18. A membrane electrode assembly for a fuel cell, comprising:

a polymer-electrolyte membrane disposed between an anode and a cathode;

wherein at least one of the polymer-electrolyte membrane, the anode and the cathode has a generally planar gas-permeable body having opposed first and second faces defining in-plane directions and a through-plane direction, a side face extending about an outer perimeter of the generally planar gas-permeable body and adjoining each of the opposed first and second faces, and an active region bounded in the through-plane direction by the opposed first and second faces and in the in-plane directions by an active region perimeter defined generally within the outer perimeter;

wherein the active region includes a distribution of a composite compound additive dispersed across at least one of the in-plane and through-plane directions, wherein the composite compound additive comprises a MOx-containing sub-compound and a W-containing sub-compound.

19. The membrane electrode assembly of claim 18, wherein a chemical bond interaction is present between the MOx-containing sub-compound and the W-containing sub-compound.

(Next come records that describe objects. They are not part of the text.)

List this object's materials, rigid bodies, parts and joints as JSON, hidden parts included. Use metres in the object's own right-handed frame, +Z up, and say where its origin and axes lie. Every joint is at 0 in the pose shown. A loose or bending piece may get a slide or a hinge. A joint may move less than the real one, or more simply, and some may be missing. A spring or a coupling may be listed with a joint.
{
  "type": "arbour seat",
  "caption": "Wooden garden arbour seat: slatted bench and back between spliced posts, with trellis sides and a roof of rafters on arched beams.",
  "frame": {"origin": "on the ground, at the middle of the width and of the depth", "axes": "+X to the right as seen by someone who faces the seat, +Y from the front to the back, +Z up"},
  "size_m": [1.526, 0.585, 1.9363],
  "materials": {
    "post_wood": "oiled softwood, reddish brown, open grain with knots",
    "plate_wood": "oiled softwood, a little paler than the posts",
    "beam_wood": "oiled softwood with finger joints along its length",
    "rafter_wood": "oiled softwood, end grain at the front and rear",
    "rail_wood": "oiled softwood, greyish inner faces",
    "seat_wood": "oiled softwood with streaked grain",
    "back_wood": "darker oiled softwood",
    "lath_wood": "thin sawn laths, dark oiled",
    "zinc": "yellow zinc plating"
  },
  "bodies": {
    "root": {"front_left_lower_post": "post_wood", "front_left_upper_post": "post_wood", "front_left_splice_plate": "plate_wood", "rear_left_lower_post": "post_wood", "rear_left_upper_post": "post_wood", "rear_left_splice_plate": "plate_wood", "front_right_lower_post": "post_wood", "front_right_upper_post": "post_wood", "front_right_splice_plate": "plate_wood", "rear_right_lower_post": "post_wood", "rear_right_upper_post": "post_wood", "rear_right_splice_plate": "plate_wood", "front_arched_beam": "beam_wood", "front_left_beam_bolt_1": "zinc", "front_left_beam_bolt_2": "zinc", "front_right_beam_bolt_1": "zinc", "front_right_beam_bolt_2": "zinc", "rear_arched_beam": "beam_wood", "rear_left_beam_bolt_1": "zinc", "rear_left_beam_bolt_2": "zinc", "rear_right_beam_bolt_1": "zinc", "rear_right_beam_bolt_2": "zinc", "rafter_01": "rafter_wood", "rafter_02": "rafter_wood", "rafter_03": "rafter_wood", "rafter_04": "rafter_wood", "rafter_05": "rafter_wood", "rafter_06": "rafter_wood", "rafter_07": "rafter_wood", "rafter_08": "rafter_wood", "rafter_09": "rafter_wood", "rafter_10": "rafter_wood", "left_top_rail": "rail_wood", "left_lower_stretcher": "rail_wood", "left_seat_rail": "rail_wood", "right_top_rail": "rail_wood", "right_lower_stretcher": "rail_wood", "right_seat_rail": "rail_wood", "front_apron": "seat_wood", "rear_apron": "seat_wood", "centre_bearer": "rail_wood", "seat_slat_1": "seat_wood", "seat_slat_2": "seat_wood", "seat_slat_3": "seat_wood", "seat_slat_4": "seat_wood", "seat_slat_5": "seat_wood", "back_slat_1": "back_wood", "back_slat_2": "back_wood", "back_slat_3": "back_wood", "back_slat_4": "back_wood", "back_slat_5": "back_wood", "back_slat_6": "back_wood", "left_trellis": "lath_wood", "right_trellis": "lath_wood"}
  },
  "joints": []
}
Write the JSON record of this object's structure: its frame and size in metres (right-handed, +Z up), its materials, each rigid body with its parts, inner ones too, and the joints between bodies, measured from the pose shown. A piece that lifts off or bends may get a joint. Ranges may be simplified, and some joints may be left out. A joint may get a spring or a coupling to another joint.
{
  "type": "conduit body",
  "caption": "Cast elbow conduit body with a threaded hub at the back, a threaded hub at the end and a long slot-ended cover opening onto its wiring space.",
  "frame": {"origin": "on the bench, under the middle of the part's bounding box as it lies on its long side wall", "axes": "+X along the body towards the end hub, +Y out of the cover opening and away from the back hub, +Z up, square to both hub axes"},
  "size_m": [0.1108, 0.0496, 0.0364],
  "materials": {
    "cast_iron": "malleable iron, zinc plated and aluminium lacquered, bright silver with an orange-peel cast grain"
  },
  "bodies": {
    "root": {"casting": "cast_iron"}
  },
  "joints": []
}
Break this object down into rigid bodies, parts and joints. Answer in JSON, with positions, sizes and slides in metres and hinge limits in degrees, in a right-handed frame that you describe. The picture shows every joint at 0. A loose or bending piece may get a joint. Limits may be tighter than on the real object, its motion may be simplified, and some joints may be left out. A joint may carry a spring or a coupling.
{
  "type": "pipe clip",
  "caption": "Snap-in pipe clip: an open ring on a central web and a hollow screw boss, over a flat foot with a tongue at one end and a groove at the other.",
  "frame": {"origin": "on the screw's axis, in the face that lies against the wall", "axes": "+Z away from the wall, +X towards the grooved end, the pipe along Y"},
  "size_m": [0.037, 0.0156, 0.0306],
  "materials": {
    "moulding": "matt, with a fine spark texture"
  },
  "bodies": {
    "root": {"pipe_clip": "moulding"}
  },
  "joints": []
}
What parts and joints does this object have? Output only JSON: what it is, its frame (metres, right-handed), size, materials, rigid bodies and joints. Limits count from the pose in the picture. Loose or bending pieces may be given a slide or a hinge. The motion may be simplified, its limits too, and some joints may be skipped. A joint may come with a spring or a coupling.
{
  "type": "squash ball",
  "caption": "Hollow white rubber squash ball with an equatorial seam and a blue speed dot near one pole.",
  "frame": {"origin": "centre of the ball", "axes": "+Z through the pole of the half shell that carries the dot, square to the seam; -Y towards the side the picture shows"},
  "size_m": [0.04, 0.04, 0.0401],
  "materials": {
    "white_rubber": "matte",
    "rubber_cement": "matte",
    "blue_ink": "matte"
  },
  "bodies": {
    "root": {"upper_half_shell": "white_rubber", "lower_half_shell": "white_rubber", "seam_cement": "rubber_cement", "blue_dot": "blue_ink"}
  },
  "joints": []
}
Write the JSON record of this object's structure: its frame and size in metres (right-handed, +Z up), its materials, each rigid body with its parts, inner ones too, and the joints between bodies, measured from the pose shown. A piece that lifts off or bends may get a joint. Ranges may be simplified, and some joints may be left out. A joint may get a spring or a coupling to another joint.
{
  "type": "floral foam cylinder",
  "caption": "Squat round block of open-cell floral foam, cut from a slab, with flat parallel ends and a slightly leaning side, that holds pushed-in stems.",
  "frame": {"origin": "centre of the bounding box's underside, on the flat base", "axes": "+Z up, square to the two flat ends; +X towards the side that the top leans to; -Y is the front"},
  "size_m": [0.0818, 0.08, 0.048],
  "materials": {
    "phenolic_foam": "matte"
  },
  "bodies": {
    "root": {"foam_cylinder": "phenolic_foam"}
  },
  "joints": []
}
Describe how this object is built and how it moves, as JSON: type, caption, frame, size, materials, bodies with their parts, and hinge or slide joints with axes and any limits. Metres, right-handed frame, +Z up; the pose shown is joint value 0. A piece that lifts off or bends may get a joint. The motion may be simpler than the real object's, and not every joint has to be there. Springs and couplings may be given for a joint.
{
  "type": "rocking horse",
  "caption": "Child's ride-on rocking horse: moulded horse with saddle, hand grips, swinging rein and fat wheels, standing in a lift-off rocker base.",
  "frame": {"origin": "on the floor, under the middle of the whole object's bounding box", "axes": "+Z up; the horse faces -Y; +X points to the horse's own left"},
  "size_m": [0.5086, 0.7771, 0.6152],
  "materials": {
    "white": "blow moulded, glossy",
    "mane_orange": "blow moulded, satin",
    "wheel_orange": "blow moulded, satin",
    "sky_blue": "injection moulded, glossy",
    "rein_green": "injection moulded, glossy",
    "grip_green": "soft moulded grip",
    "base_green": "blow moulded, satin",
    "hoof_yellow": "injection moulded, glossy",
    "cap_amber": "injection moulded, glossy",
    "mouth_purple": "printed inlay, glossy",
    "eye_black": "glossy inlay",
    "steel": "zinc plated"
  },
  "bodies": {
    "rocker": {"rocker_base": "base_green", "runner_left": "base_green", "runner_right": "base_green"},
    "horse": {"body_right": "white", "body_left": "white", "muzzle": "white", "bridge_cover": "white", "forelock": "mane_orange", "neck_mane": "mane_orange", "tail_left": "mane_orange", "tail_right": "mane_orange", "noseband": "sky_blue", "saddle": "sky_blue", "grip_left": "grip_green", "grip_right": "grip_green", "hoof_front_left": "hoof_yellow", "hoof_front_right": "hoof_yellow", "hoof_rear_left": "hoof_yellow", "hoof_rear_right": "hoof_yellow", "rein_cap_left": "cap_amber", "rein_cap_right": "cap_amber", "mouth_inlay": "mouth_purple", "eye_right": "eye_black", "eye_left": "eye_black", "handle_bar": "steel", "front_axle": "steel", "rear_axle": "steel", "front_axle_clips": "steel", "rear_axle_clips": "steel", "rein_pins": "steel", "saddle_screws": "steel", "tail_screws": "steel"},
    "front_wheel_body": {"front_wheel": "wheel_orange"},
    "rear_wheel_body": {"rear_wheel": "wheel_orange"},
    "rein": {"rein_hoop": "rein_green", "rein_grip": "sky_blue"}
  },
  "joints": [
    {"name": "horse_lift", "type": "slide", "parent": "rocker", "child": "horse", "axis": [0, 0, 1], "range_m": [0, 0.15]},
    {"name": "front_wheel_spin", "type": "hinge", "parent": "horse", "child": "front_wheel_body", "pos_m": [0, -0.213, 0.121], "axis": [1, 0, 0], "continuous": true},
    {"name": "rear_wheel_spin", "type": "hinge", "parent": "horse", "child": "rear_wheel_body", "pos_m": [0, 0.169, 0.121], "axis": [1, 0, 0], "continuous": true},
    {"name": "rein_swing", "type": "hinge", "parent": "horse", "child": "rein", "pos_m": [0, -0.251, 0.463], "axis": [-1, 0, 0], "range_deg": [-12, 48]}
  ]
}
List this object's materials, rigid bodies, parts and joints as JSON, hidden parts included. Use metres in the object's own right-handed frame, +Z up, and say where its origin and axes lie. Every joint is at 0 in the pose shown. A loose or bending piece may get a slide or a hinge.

20. A membrane electrode assembly for a fuel cell, comprising:

a polymer-electrolyte membrane disposed between an anode and a cathode;

wherein at least one of the polymer-electrolyte membrane, the anode and the cathode has a generally planar gas-permeable body having opposed first and second faces defining in-plane directions and a through-plane direction, a side face extending about an outer perimeter of the generally planar gas-permeable body and adjoining each of the opposed first and second faces, and an active region bounded in the through-plane direction by the opposed first and second faces and in the in-plane directions by an active region perimeter defined generally within the outer perimeter;

wherein the active region includes a distribution of a composite compound additive dispersed across at least one of the in-plane and through-plane directions, wherein the composite compound additive is selected from one of CeO2—WC, MnO2—WC, CexZryO4—WC, CexMnyO4—WC, CeO2—HIPA/W, CeZrO4—HIPA/W, MnO2—HIPA/W, and combinations thereof.